Range Rover Hybrid prototype: economy and safety
Land Rover has done an excellent job of blending the regenerative motor braking into the conventional braking – there’s none of the variability you get from some hybrid braking setups, just good solid stopping power. Again, handy in India. Stability control and six airbags are fitted as standard, as you’d expect.
As for the EV button, that forces the Range Rover to run in electric-only mode wherever possible (EV stands for Electric Vehicle). We’re told that this is not the most efficient way for the Range Rover Hybrid to operate, but it’s something owners like to show off. You get only about a mile of EV range at best, however.
Still, the combined might of the diesel-electric powertrain doesn’t just mean snappy responses, it also makes a big dent in the CO2 emissions, which drop from 196g/km in the regular V6 diesel to 169g/km in the Hybrid. That shaves £60 off the annual car tax bill, bringing it down from £260 band J to band H at £200.
Fuel economy gets a similar boost, rising from 37.7mpg to 44.1mpg in official EU testing; over the 10,000-mile Silk Trail trip the average has been calculated at 36-37mpg, which is a strong result given the hostile environments and extremes of driving.
There is plenty to ponder over when it comes to the Range Rover Hybrid. The brilliant integration of the hybrid system means there are no compromises compared to the standard car – rather, it is better in every single respect aside from the price.

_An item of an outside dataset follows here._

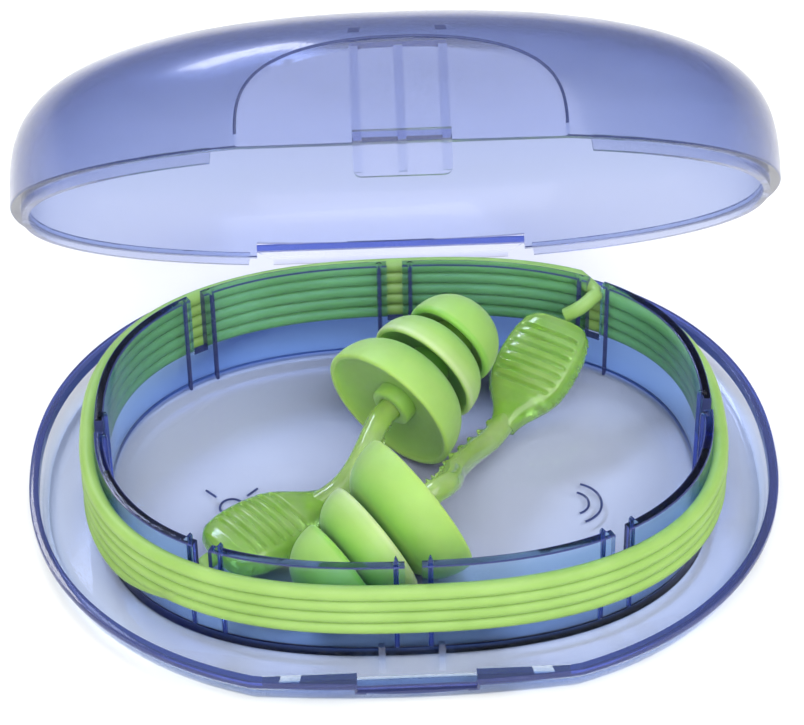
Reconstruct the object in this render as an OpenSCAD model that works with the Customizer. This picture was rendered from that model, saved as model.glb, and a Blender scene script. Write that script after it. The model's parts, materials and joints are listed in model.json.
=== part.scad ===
// Oval snap case with a cord spool, holding two corded triple-flange ear plugs.
// The origin is under the middle of the case, on the face it stands on. The lift tab faces -Y and the
// hinge faces +Y. The lid is drawn open, and turns down onto the tray about the hinge line.

/* [Case] */
// Width of the case
case_w = 70; // [66:1:80]
// Depth of the case before its front is flattened
case_d = 60; // [56:1:66]
// Height of the tray's rim
rim_h = 3.1; // [2.8:0.1:4]
// Wall thickness of the mouldings
wall = 0.9; // [0.8:0.05:1.1]
// Thickness of the tray's floor
floor_t = 0.8; // [0.7:0.05:1]
// How far the tray's front is flattened
tray_flat = 1.2; // [0.8:0.1:1.6]

/* [Lid] */
// Height of the dome above the rim
dome_h = 14.2; // [14:0.2:18]
// How far the lid is drawn open, in degrees
lid_open = 48; // [0:1:100]
// How far the lid's thumb facet is cut in
lid_flat = 1.8; // [1.4:0.1:2.2]
// Width of the lift tab
tab_w = 8.2; // [7:0.2:9]
// Length of the lift tab below the rim
tab_drop = 3; // [2:0.1:3]
// Width of the hinge's bar
hinge_w = 27; // [20:1:30]

/* [Spool] */
// Width of the oval winding wall
spool_w = 56.5; // [54:0.5:58]
// Depth of the oval winding wall
spool_d = 42.2; // [40:0.2:43]
// Height of its top above the ground
spool_h = 11.6; // [10:0.1:12.5]
// Thickness of the winding wall
spool_wall_t = 0.85; // [0.7:0.05:1]
// Width of the cord slots
slot_w = 1.5; // [1.4:0.05:2]
// Height of the slots' bottoms above the ground
slot_z = 4.8; // [4:0.1:6]

/* [Cord] */
// Diameter of the cord
cord_d = 1.4; // [1.2:0.1:1.5]

/* [Ear plugs] */
// Diameter of the largest flange
flange_d = 14; // [13:0.2:14]
// Diameter of the stems
stem_d = 2.2; // [2:0.1:2.4]
// Length of the ridged grips
grip_l = 12.4; // [9:0.2:13]
// Width of the ridged grips
grip_w = 8; // [6:0.2:8.4]
// Thickness of the ridged grips
grip_t = 3.4; // [3:0.1:3.6]

/* [Hidden] */

// Points round every oval
oval_n = 96;
// Squareness of the case's oval, of the spool's oval and of the dome's profile
case_square = 2.2;
spool_square = 2.48;
dome_square = 3.4;
// The spool stands a little forward of the middle
spool_y = -2.1;
// Gap between the closed lid and the tray
seam = 0.1;
// Hinge line
hinge = [0, case_d / 2 + 0.1, rim_h + seam];
// Height of the lid's inner lip below its rim, and how far in it sits
lip_drop = 0.85;
lip_inset = wall + 0.12;
lip_t = 0.6;
// Half widths over which the lip is left out at the front and at the back
lip_gap_front = 15.6;
lip_gap_back = 14;
// Width and height of the ribs behind the thumb facet
rib_w = 0.8;
rib_high = 8.4;
// Height of the hinge's notch in the lid's back
notch_h = 1.5;
// How quickly the tray's front curves back, per square of the distance from the middle
front_curve = 0.004;
// The notch in the tray's front wall that the lift tab lies over, and its relief and groove
sill_drop = 0.6;
sill_w = 10.4;
sill_relief = 0.5;
groove_low = 1.65;
groove_h = 0.4;
groove_deep = 0.25;
front_wall_t = 1.6;
// The lift tab's plate: gap to the lid's facet line, thickness, and how far its ribs stand out
tab_out = 0.4;
tab_t = 0.65;
tab_rib = 0.25;
// The hinge's bar
bar_h = 0.6;
bar_t = 1.1;
// Where the slots are, as angles round the spool's oval
slot_angles = [-90, -54, -2, 51, 90, 129, 182, 234];
// Guide ribs stand this far each side of a slot
rib_off = 1.5;
rib_r = 0.38;
// The wound cord: gap to the wall, heights, and its lean towards the back
coil_gap = 0.05;
coil_low = 3.8;
coil_high = 10.8;
coil_lean = 0.8;

// Largest flange's centre, and the way each plug's tip points
tip_a_at = [-1.3, 1.4, 7.9];
tip_a_turn = [0, 76.5, 48];
tip_b_at = [1.3, -11.9, 8.7];
tip_b_turn = [0, 110, 212];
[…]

While this probably won’t be a big concern to those who buy it, it is a shame that it will keep this car out of the hands of greater numbers of buyers – but the technology that underpins the advances here remains expensive to both develop and produce.
As for the limited electric-only range, that is a form of compromise – to go further on batteries would have meant a bigger battery pack, extra weight, greater packaging challenges and even greater cost. Land Rover doesn’t think the market is ready for this just yet, but hasn’t ruled it for the future.